All our acts today include some degree of the symbolic. We are all much too dependent on Homo Colossus for it to be otherwise. What helps is to understand the value of a symbolic act, however small, even when it has an audience of only one. An Acharya I know finding himself in a public restroom will use only a small part of a paper towel to dry his hands, keeping the rest to use later. Small acts of devotion offered in secret…

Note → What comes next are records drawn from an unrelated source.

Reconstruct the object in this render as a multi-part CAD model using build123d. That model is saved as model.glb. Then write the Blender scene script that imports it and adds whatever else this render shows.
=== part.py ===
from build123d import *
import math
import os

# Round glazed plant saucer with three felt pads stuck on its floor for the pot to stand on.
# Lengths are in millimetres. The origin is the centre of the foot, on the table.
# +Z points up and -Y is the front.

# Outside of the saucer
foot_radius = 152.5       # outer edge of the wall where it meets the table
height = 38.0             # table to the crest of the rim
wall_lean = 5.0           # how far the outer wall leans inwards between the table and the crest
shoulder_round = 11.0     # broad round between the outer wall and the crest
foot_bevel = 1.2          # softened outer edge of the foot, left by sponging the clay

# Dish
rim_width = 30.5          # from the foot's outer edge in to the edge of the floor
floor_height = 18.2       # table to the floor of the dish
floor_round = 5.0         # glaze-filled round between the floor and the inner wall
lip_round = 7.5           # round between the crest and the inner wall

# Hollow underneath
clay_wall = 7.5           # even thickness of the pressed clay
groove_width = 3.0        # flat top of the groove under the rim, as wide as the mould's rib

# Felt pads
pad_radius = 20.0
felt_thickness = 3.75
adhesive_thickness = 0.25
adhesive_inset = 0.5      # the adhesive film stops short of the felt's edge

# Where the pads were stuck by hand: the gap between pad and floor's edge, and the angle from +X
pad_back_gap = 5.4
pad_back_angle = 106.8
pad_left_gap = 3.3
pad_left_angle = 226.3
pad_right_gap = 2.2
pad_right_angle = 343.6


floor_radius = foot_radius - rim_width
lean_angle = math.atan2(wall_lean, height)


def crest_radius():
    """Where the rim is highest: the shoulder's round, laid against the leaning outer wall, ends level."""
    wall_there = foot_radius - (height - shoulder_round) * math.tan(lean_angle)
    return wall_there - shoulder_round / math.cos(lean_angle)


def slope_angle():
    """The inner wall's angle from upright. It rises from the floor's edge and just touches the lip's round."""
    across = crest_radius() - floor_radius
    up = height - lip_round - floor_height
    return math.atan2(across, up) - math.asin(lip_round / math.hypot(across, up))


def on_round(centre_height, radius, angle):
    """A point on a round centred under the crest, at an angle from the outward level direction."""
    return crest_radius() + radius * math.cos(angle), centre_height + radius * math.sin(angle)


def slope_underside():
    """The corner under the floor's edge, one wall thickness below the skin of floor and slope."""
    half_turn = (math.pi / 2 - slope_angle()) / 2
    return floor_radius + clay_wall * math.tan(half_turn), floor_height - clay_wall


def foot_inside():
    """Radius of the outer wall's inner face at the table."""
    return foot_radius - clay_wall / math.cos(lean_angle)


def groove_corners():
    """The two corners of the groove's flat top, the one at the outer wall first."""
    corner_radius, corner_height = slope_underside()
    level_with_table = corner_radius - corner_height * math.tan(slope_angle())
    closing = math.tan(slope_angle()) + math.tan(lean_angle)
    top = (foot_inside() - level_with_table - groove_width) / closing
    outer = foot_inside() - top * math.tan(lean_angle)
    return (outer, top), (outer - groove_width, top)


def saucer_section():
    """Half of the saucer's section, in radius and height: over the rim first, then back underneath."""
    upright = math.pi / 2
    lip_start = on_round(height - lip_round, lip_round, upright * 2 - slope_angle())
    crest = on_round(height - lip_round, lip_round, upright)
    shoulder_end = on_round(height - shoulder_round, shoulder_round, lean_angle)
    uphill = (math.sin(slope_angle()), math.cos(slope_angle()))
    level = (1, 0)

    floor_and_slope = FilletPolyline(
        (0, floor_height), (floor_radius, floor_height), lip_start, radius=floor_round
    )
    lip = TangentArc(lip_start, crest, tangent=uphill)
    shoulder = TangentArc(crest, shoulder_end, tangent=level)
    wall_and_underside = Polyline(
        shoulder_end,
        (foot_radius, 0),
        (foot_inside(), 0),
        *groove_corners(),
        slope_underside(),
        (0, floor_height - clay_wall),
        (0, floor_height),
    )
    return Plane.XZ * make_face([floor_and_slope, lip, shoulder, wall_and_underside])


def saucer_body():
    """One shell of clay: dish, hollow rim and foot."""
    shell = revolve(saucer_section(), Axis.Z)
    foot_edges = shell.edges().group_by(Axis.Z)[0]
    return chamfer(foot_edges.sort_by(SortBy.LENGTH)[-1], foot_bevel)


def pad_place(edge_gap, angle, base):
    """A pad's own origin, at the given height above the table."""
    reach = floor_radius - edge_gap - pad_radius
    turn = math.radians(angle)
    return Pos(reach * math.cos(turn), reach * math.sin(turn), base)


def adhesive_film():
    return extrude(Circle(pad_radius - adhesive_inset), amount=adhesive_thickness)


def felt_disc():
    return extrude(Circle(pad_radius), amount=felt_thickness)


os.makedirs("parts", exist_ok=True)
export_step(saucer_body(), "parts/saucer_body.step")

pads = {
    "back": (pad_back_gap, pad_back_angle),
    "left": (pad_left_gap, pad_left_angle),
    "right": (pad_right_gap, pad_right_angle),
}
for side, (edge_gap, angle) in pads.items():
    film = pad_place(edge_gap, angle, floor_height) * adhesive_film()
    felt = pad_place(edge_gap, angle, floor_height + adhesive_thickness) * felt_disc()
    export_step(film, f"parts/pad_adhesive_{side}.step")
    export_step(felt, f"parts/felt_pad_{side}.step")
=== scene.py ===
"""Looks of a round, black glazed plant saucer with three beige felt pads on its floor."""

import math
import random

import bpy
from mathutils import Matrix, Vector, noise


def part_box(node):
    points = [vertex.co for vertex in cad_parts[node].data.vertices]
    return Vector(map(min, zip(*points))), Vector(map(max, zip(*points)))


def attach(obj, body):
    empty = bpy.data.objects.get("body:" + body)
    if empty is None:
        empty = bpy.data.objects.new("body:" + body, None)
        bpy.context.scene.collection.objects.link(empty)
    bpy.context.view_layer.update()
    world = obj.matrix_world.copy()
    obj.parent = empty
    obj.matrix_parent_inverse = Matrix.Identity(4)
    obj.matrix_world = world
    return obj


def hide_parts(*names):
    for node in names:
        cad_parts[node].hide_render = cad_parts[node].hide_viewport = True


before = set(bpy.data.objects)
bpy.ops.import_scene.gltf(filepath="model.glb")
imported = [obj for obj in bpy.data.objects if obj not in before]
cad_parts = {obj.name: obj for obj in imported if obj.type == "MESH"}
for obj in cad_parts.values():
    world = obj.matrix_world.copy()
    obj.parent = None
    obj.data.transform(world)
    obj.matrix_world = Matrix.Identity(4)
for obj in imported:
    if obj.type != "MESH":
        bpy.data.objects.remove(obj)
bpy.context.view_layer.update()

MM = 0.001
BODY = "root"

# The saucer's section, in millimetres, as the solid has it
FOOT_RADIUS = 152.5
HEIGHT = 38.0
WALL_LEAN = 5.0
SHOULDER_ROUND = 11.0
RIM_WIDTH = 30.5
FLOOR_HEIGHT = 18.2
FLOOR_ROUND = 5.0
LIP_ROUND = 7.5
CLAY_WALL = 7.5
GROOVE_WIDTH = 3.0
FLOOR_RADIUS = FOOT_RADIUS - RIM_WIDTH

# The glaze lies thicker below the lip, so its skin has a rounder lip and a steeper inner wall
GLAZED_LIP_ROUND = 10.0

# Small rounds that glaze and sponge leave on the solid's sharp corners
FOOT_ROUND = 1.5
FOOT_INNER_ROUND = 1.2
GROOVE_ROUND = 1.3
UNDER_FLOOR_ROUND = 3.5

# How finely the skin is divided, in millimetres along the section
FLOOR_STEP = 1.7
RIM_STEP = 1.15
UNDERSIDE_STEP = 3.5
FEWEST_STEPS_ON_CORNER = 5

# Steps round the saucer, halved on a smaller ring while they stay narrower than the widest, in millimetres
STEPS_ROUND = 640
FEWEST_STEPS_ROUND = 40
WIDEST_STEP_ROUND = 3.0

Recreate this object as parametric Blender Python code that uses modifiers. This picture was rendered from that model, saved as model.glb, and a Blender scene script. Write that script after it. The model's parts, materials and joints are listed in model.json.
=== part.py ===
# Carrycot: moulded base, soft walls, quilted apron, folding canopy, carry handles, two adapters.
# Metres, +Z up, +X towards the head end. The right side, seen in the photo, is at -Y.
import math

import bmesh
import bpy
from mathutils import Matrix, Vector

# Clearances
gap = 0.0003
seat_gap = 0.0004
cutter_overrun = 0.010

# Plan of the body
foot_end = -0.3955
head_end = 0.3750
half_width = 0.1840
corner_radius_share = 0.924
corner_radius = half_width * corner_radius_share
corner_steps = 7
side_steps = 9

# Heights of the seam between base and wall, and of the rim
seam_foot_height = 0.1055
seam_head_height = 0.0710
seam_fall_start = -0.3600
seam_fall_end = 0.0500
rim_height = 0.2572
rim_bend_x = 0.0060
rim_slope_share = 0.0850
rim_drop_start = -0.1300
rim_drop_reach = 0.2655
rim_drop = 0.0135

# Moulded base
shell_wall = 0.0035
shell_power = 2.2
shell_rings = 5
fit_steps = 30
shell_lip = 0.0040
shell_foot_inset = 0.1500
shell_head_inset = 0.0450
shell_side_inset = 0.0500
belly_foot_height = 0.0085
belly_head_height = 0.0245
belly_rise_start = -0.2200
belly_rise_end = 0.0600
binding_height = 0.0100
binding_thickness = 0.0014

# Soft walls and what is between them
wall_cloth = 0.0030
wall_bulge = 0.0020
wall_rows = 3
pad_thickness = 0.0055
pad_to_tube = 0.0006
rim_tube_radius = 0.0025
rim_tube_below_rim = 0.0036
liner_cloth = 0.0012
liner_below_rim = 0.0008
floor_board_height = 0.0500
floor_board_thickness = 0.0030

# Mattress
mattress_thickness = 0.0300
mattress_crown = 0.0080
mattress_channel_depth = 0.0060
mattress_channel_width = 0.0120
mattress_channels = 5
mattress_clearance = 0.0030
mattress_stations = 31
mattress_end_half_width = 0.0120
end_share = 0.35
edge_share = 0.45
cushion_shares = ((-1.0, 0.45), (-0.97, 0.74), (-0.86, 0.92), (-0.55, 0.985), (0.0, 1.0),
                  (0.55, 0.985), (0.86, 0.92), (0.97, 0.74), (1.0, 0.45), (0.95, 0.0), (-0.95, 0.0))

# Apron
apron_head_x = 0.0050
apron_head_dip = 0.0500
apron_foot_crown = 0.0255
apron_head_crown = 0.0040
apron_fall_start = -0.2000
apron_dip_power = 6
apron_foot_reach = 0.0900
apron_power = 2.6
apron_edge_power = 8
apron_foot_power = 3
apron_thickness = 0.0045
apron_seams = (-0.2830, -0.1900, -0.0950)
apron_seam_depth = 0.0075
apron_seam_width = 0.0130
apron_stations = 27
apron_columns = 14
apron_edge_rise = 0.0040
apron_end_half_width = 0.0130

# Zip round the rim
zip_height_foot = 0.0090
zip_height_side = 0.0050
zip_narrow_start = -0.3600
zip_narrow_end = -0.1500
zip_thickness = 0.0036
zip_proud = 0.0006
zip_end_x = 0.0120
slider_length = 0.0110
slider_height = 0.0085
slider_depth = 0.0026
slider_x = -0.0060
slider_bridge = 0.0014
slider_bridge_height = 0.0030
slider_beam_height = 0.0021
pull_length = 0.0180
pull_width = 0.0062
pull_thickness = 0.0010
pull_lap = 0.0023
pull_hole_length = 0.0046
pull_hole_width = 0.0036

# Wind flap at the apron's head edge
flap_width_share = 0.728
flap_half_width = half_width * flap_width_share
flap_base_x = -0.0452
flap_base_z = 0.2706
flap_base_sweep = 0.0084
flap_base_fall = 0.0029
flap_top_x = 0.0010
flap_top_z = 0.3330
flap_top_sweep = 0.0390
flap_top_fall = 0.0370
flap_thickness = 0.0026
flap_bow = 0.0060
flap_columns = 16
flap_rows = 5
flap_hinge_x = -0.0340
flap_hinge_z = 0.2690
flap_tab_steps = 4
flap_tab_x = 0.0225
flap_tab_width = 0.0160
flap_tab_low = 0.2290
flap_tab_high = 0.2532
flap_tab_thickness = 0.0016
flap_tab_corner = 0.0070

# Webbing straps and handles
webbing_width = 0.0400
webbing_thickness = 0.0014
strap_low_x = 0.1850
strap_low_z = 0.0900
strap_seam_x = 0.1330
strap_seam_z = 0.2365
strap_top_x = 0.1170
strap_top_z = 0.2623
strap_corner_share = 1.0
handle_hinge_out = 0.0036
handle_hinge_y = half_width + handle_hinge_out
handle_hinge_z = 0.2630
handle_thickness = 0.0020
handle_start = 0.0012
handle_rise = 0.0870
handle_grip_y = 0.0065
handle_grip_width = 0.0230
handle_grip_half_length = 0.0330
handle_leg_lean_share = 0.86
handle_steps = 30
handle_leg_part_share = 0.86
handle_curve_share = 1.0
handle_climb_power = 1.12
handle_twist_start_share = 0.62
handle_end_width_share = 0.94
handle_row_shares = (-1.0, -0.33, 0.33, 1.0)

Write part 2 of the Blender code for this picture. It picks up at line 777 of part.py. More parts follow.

Many of us would gladly exchange our current lives for ones of much greater simplicity if in the exchange we were assured we would enjoy a healthy earth for ourselves and our children’s children. Well, there are no guarantees but there is no other equally viable alternative either. Though each of us is limited in the specifics of what we can do in making this exchange in our own lives, every step in this direction is influencing the probabilities of what is most likely to happen tomorrow. It seems to me our primary duty is to rejoice every day in the beauty of the earth. Certainly each of us can do that and in doing so we renew our Yes and simultaneously renew our No. Just being clear about what we hold dear and what we do not approve of will serve us well. It is the only guide we really need to remake our lives closer to the image in our hearts.

I would like to take this opportunity to thank each and everyone of you for each and every act you have ever done with the hope of healing the rift between ourselves, and between ourselves and the earth. However small and however seemingly inconsequential they might have seemed, each one has added to the weight of the merit that opens the eyes of people like me. With tears of joy that come with the dawn after a long dark night, I offer each one of you, stewards of the earth, a heartfelt – thank you.